Eheliche Bosheiten sind auf Bühnen nicht selten zu sehen – im Tonfall meist harmlos-launig. „Wer hat Angst vor Virginia Woolf“ im Theater in Cronenberg fällt da in mehrfacher Hinsicht heraus: Anders als beim Tic gewohnt, ist Edward Albees Werk ein Klassiker der ernsten Sorte. Und anders als besagte Ehespäße ist im Regiedebüt von Stefanie Smailes die Gesamtstimmung: Erstaunt erlebt das Publikum die pure Brutalität.

Das Stück führt eskalierende Aggression zwischen den Eheleuten George und Martha vor – im Tic grandios gespielt von André Klem und Beate Rüter. Anlass ist der Besuch von Nick und Putzi – Christian Minwegen und Yasemin Peken geben souverän die klassischen Nebenfiguren, die die Handlung vorantreiben und bewusst schwach gezeichnet sind.

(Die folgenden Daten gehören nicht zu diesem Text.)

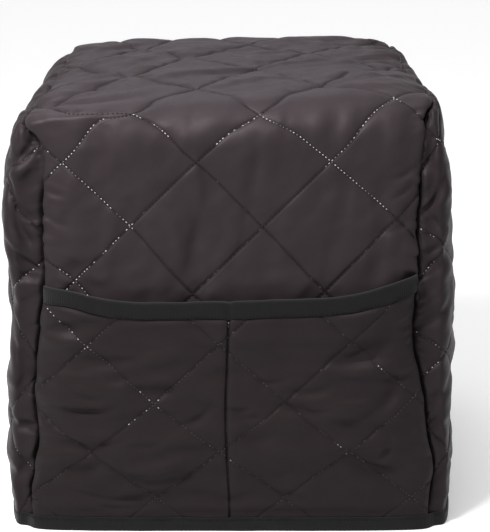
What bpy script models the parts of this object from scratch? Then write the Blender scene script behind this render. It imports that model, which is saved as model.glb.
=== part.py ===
"""Quilted cover for a counter-top coffee machine, standing empty on its hem.

One long padded strip makes the front, top and back. Two padded side panels are sewn into it. A lower,
divided pocket lies on the front, with a tape over its mouth, and a second tape binds the whole hem.
Metres, X across, front towards -Y, +Z up, the hem on z = 0.
"""

import math

import bmesh
import bpy
import numpy as np

# Cloth and sewing
PANEL_THICKNESS = 0.004
POCKET_THICKNESS = 0.003
TAPE_THICKNESS = 0.0012
SEAM_GAP = 0.0003
SEAT_GAP = 0.0003

# Seam line of the strip seen from the side: y, z, corner radius
SEAM_PROFILE = (
    (-0.153, 0.000, 0.0),
    (-0.153, 0.205, 0.0),
    (-0.147, 0.357, 0.026),
    (0.144, 0.364, 0.030),
    (0.151, 0.000, 0.0),
)

# Half width between the side seams: length along the strip from the front hem, left, right
SEAM_WIDTHS = (
    (0.000, 0.1695, 0.1690),
    (0.020, 0.1695, 0.1690),
    (0.057, 0.1672, 0.1714),
    (0.090, 0.1612, 0.1672),
    (0.130, 0.1628, 0.1610),
    (0.167, 0.1605, 0.1518),
    (0.190, 0.1568, 0.1500),
    (0.219, 0.1528, 0.1532),
    (0.265, 0.1522, 0.1538),
    (0.310, 0.1504, 0.1536),
    (0.350, 0.1490, 0.1556),
    (0.420, 0.1500, 0.1530),
    (0.520, 0.1495, 0.1500),
    (0.640, 0.1475, 0.1478),
    (0.760, 0.1500, 0.1500),
    (0.880, 0.1580, 0.1580),
    (0.965, 0.1680, 0.1680),
    (0.990, 0.1680, 0.1680),
)

# Height that the strip swells above its seams: length along the strip, swell
STRIP_SWELL = (
    (0.000, 0.0060),
    (0.020, 0.0060),
    (0.115, 0.0070),
    (0.200, 0.0095),
    (0.270, 0.0106),
    (0.330, 0.0106),
    (0.360, 0.0095),
    (0.430, 0.0110),
    (0.520, 0.0110),
    (0.620, 0.0100),
    (0.680, 0.0100),
    (0.800, 0.0110),
    (0.965, 0.0070),
    (0.990, 0.0070),
)
STRIP_ROUNDNESS = 6

# Height that the side panels swell past their seams: share of their height, left, right
SIDE_SWELL = (
    (0.00, 0.0218, 0.0208),
    (0.06, 0.0218, 0.0208),
    (0.16, 0.0265, 0.0208),
    (0.26, 0.0315, 0.0250),
    (0.35, 0.0280, 0.0280),
    (0.43, 0.0275, 0.0358),
    (0.53, 0.0310, 0.0378),
    (0.63, 0.0368, 0.0330),
    (0.73, 0.0382, 0.0300),
    (0.85, 0.0378, 0.0267),
    (0.93, 0.0364, 0.0228),
    (1.00, 0.0350, 0.0208),
)
SIDE_ROUNDNESS = 8
SIDE_TOP_ROUNDNESS = 14
SIDE_TAPER_LEFT = 0.16
SIDE_TAPER_RIGHT = 0.04

# The sides roll forward beside the front seams: how far, its middle and its width as shares of depth
FRONT_ROLL = 0.006
ROLL_MIDDLE = 0.03
ROLL_WIDTH = 0.05

# The cover stands a little higher on its right: rise for each metre to the right
LEAN_FRONT = 0.11
LEAN_BACK = 0.05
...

„Virginia“ (der Titel spielt auf ein Kinderlied an) ist auch ein Klassiker des absurden Theaters – ein Merkmal, für das die Inszenierung ihre eigene Umsetzung findet. Nicht zuletzt in den Kostümen (Mariola Kopczynski): Sie zeigt eine Tischrunde aus Hexe (Martha), Clown (George), Superman (Nick) und Minnie Mouse (Putzi), während die Darsteller davon unberührt spielen, als wäre es das Normalste von der Welt. Zuweilen wird die schräge Maskerade nutzbar gemacht, um die Rollen und Beziehungen zu erhellen: Beim Look der kleingeistigen Putzi liegt die sprechende Funktion auf der Hand, zumal sie auch noch wiederholt „Mäuschen“ genannt wird. Bei Nick, gleichfalls simpel, aber selbstverliebt, macht der unglaubliche Superheldenbody Marthas Schmeichelei noch um einiges komischer: „Ich sehe, Sie sind immer noch sehr gut in Schuss.“
 In Beate Rüters starkem Spiel kippt der Tonfall in Sekunden. Auf heiteres Geplauder folgt schroff die nächste Bosheit gegen den „Versager“, ja „Handlanger“ – gemeint ist ihr Gatte. Dass latent die lauernde Angriffslust schwelt, ist spürbar, doch auffällig ist immer der Wechsel. Die Stärke von André Klems Rollenanlage liegt mehr in der Konstanz, in der ständigen, tückischen Gemütlichkeit.

Regisseurin Stefanie Smailes spielte lange selbst im Tic, ist inzwischen studierte Musical-Darstellerin. Ihre erste Regiearbeit lenkt Albees grausames Panorama mit Sinn für die Spannungen – die unterschwelligen wie die ausbrechenden. In seiner Reihe „Starke Stücke“ begibt sich das Tic an anspruchsvolle Stoffe – wohl um zu beweisen, dass es auch ernst kann. Bei „Virginia“ mag man resümieren: Schön ist das nicht – doch der Beweis ist erbracht. Schon beim Zwischenapplaus musste man sich die Erschütterung aus den Fingern klatschen.

Die nächsten Aufführungen: Freitag, 16. November, 20 Uhr, Samstag, 17. November, 20 Uhr.